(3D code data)
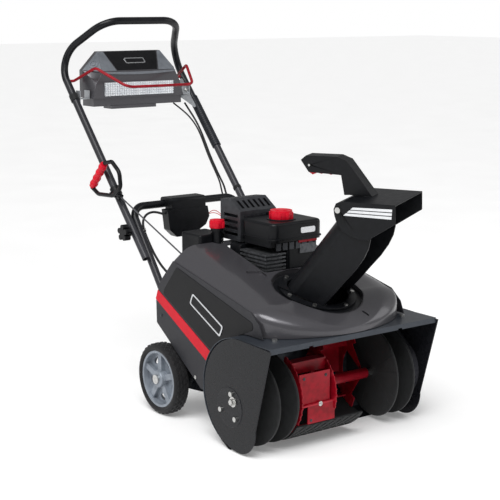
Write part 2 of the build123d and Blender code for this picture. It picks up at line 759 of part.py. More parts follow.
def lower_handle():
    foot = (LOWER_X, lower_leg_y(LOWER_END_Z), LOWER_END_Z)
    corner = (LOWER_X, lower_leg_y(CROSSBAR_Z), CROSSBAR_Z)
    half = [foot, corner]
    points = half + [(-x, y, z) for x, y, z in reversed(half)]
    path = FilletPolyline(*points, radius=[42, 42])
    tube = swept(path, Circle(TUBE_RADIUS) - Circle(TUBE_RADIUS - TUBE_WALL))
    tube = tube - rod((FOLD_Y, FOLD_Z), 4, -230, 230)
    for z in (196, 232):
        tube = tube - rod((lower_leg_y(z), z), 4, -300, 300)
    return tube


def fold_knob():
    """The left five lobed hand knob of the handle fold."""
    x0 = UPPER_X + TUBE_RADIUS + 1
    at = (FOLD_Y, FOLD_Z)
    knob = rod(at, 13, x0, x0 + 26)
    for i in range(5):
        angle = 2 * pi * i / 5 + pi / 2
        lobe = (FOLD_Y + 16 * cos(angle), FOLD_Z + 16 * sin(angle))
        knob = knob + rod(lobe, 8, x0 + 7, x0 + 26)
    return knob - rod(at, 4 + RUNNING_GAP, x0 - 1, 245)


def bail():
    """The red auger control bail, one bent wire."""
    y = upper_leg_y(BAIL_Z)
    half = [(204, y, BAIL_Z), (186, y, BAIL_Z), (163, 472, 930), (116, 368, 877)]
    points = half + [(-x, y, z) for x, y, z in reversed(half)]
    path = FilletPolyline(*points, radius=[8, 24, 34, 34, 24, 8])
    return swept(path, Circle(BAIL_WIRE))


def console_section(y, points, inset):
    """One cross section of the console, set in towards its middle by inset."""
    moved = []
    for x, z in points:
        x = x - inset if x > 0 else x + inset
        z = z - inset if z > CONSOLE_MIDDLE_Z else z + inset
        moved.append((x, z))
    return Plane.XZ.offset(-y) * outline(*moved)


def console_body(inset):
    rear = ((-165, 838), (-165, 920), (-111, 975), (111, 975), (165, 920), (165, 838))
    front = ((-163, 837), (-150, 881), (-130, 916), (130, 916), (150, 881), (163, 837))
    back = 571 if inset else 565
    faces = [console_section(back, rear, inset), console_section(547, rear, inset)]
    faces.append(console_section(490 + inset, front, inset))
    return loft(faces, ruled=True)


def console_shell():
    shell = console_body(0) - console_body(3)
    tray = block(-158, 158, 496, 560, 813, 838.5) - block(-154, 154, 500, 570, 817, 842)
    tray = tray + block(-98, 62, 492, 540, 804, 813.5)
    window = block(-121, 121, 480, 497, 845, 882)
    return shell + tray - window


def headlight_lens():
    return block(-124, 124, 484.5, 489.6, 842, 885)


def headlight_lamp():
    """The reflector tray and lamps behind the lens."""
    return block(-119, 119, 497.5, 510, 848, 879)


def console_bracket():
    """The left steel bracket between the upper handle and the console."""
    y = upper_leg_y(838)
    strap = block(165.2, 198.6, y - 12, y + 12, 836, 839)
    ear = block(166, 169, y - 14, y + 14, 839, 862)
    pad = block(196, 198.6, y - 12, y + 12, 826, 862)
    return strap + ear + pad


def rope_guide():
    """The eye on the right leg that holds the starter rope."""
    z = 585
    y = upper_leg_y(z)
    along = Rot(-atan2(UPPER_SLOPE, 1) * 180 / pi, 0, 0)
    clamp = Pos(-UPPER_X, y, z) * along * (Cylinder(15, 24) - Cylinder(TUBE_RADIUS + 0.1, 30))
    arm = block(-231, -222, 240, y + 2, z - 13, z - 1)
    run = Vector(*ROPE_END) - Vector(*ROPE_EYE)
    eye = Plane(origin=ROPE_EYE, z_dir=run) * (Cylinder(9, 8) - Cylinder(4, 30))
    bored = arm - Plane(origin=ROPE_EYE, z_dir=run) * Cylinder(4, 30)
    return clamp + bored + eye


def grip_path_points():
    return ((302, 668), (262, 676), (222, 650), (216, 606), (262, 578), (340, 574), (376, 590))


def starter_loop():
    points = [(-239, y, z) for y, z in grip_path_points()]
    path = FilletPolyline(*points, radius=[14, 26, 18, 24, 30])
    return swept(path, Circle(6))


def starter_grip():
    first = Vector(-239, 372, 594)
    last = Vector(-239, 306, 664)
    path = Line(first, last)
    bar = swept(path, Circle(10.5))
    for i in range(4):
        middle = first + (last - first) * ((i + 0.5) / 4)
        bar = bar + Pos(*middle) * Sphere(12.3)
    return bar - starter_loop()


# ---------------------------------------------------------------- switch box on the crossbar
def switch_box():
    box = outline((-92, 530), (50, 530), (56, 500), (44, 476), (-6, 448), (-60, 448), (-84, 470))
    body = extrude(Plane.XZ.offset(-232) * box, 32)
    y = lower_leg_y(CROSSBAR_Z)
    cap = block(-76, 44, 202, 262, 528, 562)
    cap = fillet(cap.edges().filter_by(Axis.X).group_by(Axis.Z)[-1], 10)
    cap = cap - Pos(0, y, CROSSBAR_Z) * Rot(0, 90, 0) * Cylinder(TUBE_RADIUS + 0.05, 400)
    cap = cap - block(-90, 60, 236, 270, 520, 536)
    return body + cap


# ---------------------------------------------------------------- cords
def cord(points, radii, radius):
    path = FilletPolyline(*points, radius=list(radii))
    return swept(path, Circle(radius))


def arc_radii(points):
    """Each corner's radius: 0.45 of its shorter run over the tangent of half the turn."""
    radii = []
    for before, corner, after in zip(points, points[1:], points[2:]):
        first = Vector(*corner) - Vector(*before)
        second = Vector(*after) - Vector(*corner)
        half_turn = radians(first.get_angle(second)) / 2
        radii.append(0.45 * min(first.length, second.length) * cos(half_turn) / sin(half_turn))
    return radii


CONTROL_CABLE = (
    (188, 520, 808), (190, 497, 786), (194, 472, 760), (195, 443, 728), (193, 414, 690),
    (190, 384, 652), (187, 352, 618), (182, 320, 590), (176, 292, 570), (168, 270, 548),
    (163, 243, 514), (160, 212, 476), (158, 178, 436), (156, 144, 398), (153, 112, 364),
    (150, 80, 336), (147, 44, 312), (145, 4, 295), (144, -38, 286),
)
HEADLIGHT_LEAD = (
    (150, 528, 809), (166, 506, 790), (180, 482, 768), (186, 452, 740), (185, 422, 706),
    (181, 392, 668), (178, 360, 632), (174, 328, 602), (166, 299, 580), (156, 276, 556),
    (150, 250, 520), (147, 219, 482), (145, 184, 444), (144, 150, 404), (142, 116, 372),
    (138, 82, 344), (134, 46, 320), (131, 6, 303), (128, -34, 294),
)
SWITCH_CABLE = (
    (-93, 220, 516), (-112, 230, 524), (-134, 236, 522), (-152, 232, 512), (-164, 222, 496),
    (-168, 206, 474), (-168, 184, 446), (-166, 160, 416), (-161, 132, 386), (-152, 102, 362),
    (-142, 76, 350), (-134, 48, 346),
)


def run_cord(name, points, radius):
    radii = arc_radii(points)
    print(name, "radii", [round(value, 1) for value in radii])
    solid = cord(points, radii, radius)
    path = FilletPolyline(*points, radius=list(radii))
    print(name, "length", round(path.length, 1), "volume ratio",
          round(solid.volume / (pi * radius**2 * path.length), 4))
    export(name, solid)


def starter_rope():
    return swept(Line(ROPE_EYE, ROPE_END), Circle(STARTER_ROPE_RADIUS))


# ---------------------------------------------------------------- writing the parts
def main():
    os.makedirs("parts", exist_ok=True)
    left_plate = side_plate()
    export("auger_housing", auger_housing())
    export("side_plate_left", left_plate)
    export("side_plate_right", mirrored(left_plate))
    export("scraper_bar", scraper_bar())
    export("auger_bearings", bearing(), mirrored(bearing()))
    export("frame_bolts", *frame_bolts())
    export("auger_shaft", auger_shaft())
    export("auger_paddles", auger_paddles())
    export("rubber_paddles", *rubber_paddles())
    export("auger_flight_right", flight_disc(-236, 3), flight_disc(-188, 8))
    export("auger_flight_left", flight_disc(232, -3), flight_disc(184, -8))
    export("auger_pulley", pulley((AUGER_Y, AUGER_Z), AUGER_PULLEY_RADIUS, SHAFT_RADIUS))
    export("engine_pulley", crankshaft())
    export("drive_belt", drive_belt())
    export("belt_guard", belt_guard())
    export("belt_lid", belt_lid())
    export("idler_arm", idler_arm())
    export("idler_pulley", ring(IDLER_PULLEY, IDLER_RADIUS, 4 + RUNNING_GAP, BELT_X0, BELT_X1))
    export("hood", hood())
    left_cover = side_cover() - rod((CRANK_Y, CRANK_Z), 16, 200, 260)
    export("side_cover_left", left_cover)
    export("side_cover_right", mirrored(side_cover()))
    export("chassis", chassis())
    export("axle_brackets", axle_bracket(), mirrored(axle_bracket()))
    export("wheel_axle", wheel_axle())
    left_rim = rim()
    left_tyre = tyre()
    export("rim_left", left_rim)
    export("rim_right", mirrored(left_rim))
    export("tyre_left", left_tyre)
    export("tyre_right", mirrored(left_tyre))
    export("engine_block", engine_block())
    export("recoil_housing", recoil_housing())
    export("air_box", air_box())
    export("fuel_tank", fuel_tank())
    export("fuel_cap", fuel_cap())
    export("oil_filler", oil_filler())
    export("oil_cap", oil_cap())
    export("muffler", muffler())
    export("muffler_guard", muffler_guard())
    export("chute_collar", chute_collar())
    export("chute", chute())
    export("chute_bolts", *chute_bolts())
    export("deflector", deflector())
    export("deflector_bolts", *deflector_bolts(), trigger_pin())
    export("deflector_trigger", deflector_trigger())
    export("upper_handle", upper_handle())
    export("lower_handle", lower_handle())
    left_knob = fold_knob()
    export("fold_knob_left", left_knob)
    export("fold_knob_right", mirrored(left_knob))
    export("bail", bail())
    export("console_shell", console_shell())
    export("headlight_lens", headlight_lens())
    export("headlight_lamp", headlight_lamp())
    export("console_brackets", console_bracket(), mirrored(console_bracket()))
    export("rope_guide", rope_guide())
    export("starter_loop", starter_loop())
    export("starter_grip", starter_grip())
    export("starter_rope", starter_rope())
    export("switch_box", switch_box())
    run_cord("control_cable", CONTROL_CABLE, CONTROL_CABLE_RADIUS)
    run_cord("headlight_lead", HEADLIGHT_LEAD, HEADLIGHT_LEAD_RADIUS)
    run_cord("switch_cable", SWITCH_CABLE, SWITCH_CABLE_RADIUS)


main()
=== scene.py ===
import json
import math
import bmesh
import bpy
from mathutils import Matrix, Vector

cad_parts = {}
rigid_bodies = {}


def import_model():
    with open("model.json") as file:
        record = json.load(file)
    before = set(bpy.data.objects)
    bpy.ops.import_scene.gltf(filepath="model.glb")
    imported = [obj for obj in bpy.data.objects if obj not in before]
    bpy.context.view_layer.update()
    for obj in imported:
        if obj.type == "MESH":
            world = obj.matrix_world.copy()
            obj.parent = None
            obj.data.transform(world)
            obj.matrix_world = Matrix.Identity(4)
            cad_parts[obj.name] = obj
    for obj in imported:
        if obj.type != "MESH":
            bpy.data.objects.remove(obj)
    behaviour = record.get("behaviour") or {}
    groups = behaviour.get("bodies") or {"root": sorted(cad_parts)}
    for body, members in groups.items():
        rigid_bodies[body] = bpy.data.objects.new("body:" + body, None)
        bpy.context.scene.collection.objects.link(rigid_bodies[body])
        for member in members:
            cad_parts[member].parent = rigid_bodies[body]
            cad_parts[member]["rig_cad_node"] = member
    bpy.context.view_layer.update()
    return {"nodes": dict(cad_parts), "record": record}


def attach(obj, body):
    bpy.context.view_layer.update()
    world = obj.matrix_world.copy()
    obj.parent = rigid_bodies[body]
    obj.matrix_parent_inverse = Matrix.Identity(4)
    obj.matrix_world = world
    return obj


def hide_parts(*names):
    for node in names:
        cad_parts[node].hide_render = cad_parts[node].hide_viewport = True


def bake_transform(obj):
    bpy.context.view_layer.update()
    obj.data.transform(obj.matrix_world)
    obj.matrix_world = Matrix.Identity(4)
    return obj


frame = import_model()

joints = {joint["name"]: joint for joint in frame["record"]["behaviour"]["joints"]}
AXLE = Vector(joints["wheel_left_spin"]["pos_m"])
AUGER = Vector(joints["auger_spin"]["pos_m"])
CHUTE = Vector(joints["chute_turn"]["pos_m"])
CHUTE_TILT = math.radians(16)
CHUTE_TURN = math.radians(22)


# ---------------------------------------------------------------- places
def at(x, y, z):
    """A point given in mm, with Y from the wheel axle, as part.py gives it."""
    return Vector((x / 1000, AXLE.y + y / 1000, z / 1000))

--

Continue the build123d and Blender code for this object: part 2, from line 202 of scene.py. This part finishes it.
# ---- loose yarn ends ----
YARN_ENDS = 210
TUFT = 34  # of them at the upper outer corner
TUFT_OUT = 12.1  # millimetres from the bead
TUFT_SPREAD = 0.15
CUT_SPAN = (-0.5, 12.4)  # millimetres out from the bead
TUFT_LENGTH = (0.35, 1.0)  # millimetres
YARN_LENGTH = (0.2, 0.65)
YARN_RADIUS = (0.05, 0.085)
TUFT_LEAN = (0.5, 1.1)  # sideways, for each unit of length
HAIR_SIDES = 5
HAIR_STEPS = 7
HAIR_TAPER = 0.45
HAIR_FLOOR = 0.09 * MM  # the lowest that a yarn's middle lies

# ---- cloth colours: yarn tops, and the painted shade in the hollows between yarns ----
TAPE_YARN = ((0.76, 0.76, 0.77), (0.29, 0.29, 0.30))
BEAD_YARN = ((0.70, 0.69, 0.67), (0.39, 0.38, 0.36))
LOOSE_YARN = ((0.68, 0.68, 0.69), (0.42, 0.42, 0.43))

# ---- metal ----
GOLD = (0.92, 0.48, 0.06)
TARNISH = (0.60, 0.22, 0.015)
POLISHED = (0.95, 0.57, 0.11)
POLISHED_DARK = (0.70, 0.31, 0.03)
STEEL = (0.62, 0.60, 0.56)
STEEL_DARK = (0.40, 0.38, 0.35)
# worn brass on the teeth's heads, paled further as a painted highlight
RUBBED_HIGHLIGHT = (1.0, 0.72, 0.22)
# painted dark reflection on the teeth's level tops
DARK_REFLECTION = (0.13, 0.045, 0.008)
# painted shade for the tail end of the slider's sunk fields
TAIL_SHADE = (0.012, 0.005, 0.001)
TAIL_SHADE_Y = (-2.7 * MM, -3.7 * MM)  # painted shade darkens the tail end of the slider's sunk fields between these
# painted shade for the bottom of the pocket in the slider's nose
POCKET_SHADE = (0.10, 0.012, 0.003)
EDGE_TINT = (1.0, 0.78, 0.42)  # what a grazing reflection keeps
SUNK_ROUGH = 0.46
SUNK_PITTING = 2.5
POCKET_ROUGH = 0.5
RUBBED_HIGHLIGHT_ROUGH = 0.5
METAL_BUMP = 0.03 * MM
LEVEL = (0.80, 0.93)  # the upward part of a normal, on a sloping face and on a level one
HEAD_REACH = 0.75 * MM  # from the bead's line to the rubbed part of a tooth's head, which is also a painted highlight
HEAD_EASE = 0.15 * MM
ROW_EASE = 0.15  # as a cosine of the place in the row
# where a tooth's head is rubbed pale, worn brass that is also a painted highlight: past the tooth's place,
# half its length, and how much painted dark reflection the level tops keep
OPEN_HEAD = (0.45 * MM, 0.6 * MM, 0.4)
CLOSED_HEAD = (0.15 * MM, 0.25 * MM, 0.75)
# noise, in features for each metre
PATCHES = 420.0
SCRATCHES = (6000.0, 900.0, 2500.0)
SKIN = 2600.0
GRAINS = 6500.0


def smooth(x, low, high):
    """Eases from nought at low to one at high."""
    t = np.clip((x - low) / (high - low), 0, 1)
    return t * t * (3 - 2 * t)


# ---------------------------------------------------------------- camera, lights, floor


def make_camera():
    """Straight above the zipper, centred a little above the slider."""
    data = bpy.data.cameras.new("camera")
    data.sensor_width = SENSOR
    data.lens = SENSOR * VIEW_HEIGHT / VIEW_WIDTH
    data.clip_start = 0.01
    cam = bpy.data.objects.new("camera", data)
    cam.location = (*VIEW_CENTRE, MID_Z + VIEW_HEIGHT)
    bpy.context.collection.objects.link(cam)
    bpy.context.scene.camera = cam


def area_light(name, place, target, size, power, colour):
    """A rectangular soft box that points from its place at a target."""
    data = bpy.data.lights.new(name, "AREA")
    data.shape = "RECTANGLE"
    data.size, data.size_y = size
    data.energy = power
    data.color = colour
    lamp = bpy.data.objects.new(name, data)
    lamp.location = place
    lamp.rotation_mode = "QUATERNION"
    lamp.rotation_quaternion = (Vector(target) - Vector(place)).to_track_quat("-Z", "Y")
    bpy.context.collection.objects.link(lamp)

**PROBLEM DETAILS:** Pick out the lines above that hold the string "True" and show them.

**THE RESULT:**
    return loft(faces, ruled=True)
    os.makedirs("parts", exist_ok=True)
        cad_parts[node].hide_render = cad_parts[node].hide_viewport = True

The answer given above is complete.